You could always do a "Save As" (check the save as copy toggle) on the assembly, open your copied assembly and delete what you don't want. You may have a few mates crap out, but you can fix the parts of interest in position.
 
Or use Pack-and-Go to create a copy of the assy replete with copies of all relevant parts. Then you can play around without fear of messing up the original files.

[cheers]
 
Many thanks to all.



Mike Halloran
Pembroke Pines, FL, USA
 
Mike,
I had a similar kind of problem of interlocking 6 spiral coils by twisting, tilting, and sliding. The complexity simply overwhelmed the machine/software capability and each step in physical dynamics would take maybe 2 minutes or so.

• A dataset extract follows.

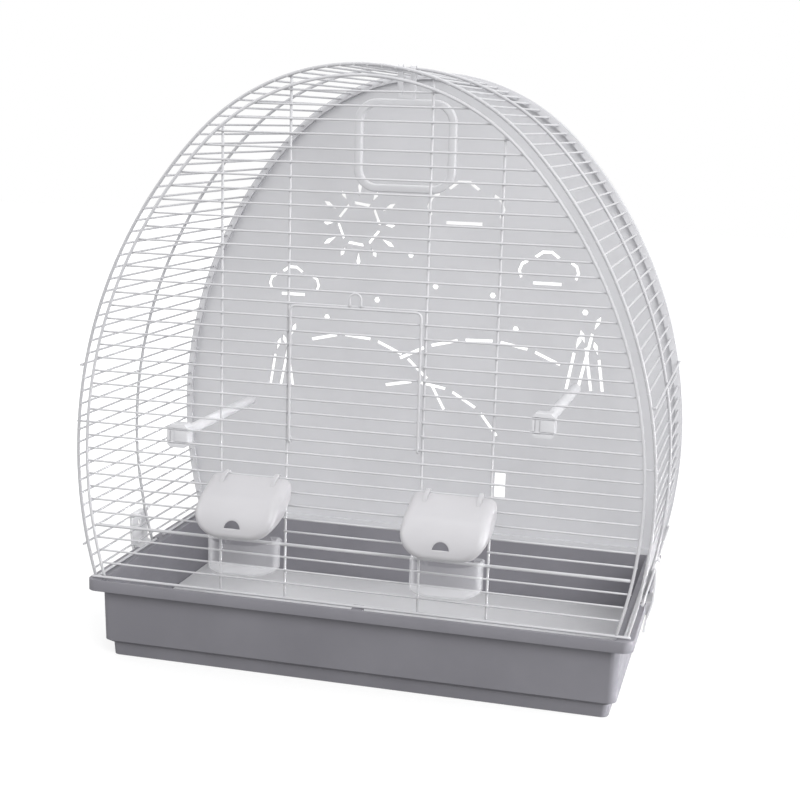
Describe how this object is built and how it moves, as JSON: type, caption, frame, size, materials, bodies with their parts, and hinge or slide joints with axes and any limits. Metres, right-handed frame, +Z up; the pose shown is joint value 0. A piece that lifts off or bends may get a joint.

I ended up handling it by doing one coordinate at a time together with judicious cuts and suppressions to eliminate 90% of the assembly. That is, I would slide a portion of two coils along the axis till they touched. Then I would judge where the tilt interference was tightest and do a tilt there with perhaps a new cut. etc. etc. My best guess was that this was conservative by maybe 15-20%. But, if I had it to do over again, and management actually believed in 3D, I would have used prototypes.
 
I couldn't get the "form new subassembly" to work, because the objects are themselves parts of different subassemblies, and are not close to each other in the tree.

I was able to make a scratch copy of the assembly, remove about a third of it, and suppress the remainder of the irrelevant stuff, and manipulate the view to get a better picture. It don't fit.

I was hoping SW would make this sort of stuff easier.



Mike Halloran
Pembroke Pines, FL, USA
 

If you can justify the cost, or the price of getting it wrong is too high, you could get a bureau to Rapid Prototype the parts for you direct from your SW models (or exported STL files). Then you can juggle them around by hand to see what's possible or where a small chamfer or modification may make it all happen!

Not seeing the parts I don't know if they would be strong enough, but some of the newer RP 3D printers can produce models as strong as ABS and maybe they could be scaled down to reduce build time and material costs.

Trevor Clarke. (R & D) Scientific Instruments.Somerset. UK

SW2007x64 SP3.0 Pentium P4 3.6Ghz, 4Gb Ram ATI FireGL V7100 Driver: 8.323.0.0
SW2007x32 SP4.0 Pentium P4 3.6Ghz, 2Gb Ram NVIDIA Quadro FX 500 Driver: 6.14.10.7756
 
I sliced up the part that has to come out, turning two pieces into six. It's an ugly solution... but not as ugly as what it replaces.